The situation, however, is not without its hopeful side. Public sentiment shows a willingness to face some of these incontrovertible facts, and the disposition to do so may be gradually communicated to the political mind. There is a veering in public sentiment toward the wisdom of a change in the tariff policy of the United States and the advisability of a reduction, and possible cancellation, of political debts, as well as evidence of a growing opposition to governmental panaceas as a cure for economic ills.

Another development is well worth watching. That is the clear indication of a demand for consumption goods — commodities needed by the people themselves. We find evidence of this in woolen manufacturing, the boot-and-shoe industry, and the revival in various textile groups. In all probability, cotton manufacturing would be on a decidedly active scale were it not for the fear that the large crop this season — forecast by the Crop Reporting Hoard at 15,584,000 bait’s might depress raw material prices substantially, and thus affect the market for the finished product.

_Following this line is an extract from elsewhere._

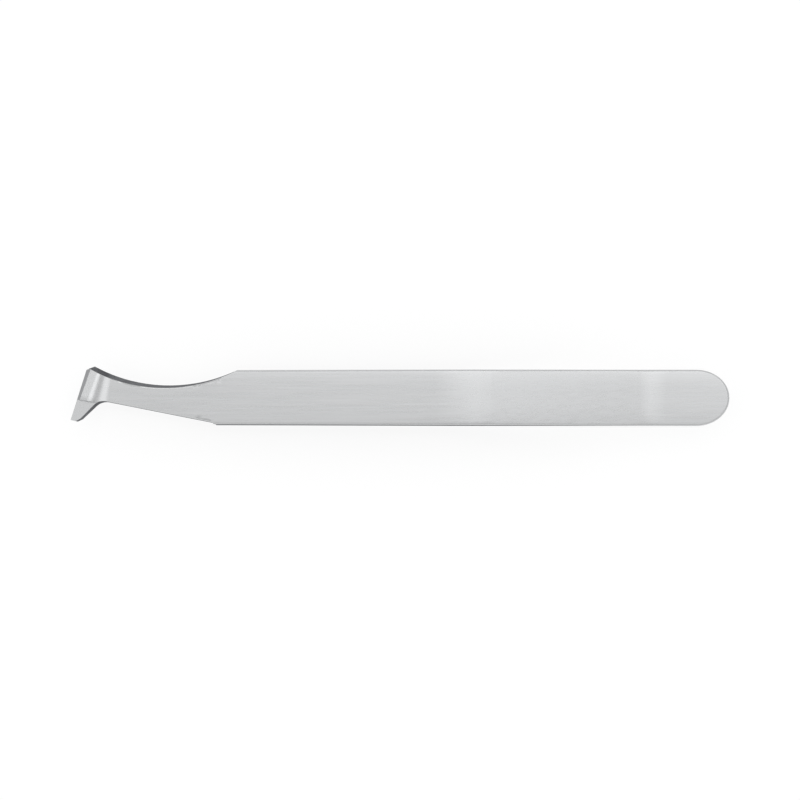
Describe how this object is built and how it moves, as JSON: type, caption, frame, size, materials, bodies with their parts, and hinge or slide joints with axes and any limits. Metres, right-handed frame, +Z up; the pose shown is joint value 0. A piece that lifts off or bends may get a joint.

In previous serious depressions, recovery has been manifest, first in the increased purchase of the prime essentials of life. People begin to buy things because they need them more than they need money, because they have run out of them, and because replenishment is imperative. Demand for these necessities is the first harbinger of recovery. It is a phenomenon that starts the wheels of industry. Later on, the development takes the form of purchases of equipment to turn out more goods. This has not yet made its appearance.

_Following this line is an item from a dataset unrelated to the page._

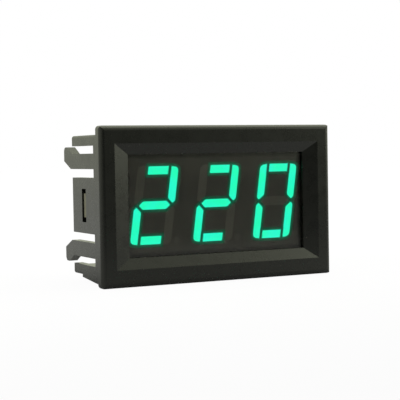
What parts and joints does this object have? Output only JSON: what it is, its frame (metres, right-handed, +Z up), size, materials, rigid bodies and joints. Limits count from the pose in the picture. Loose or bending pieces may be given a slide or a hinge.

At present, no one is willing to risk even the shred of a reputation by predicting when we shall be out of this depression. It should be kept in mind, however, that hundreds of millions of people all over the world are making their individual readjustments that, lay the basis for recovery. Of one thing we may be certain, if seasoned experience is a guide: We shall be past the worst stages and well on the way toward better times before most of us have learned that we have even turned the corner.